Managed credentials are centrally controlled secrets issued for a specific access path instead of being shared directly with the external user. They reduce password exposure, but they only create real security value when the credential is unique, tightly scoped, monitored, and retired on time.
Expanded Definition
Managed credentials are centrally issued secrets, tokens, certificates, or keys that are controlled for a specific access path rather than handed directly to an external user or application. In NHI practice, the term usually implies administrative ownership, policy enforcement, rotation, monitoring, and retirement, but definitions vary across vendors because some products emphasize orchestration while others emphasize secret storage. The security value comes from reducing uncontrolled sharing and making each credential traceable to a single workload or connection path. That aligns closely with guidance in the OWASP Non-Human Identity Top 10, where unmanaged secrets and over-permissioned identities are treated as distinct but related risks. For lifecycle context, see NHIMG’s Ultimate Guide to NHIs and Static vs Dynamic Secrets. The most common misapplication is calling any stored password “managed” when it is still shared, long-lived, and outside automated retirement controls.
Examples and Use Cases
Implementing managed credentials rigorously often introduces operational overhead, requiring organisations to balance tighter control against more frequent rotation, dependency updates, and incident response coordination.
- A CI/CD pipeline uses a short-lived deployment token issued per run, with access scoped to a single repository and environment, instead of a shared build password.
- A service-to-service integration uses a managed certificate with automated renewal, aligned to the credential lifecycle patterns described in NHIMG’s NHI Lifecycle Management Guide and the identity assurance concepts in NIST SP 800-63 Digital Identity Guidelines.
- A data export job receives a managed API key that is logged, monitored, and revoked after the transfer completes, reducing secret sprawl highlighted in NHIMG’s Guide to the Secret Sprawl Challenge.
- A third-party support connection uses a credential broker so the vendor never sees a standing shared secret, reflecting the least-exposure pattern recommended in the OWASP Non-Human Identity Top 10.
- An internal automation bot is issued a credential for one system only, then retired immediately when the workflow is decommissioned.
Why It Matters in NHI Security
Managed credentials matter because the failure mode is rarely the credential itself.
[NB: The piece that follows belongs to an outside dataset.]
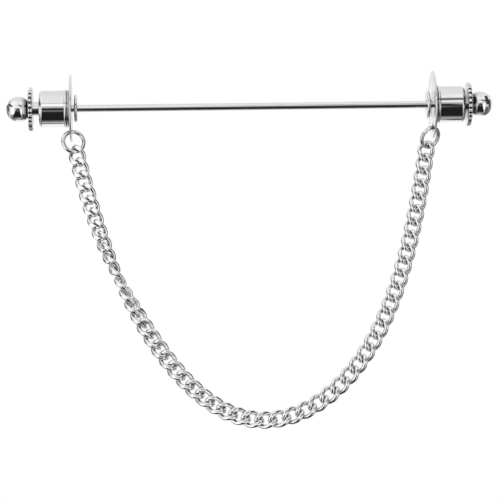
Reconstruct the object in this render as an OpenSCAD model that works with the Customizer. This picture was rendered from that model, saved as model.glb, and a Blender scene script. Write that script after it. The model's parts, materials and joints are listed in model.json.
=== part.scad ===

The failure is unmanaged lifespan, unclear ownership, or reuse across too many paths. NHIMG’s 2024 Non-Human Identity Security Report found that 23.7% of organisations still share secrets through insecure methods such as email or messaging applications, and only 19.6% express strong confidence in securely managing non-human workload identities. That gap turns managed credentials from a convenience into a governance control. When these credentials are unique and scoped, they support auditability, blast-radius reduction, and faster revocation after compromise. When they are treated as static passwords with a nicer label, they become a hidden dependency that attackers can exploit through secret leakage, overly broad permissions, or stale access paths. NIST’s Cybersecurity Framework 2.0 and the OWASP Non-Human Identity Top 10 both reinforce the need for inventory, access control, and continuous monitoring around these secrets. Organisations typically encounter the real cost only after a leaked token, failed rotation, or compromised integration exposes how many systems depended on that one credential.
Standards & Framework Alignment
This section maps relevant standards and security frameworks to the operational risks and controls described in this guidance.
OWASP Non-Human Identity Top 10 address the attack and risk surface, while NIST CSF 2.0 and NIST SP 800-63 set the governance and control requirements practitioners need to meet.
| Framework | Control / Reference | Relevance |
|---|---|---|
| OWASP Non-Human Identity Top 10 | NHI-02 | Managed credentials reduce secret sprawl and require lifecycle control. |
| NIST CSF 2.0 | PR.AA-01 | Credential governance supports identity proofing and access management outcomes. |
| NIST SP 800-63 | AAL2 | Credential strength and lifecycle matter when non-human access requires assurance. |
Use appropriately strong, non-shared credentials and protect them with equivalent assurance controls.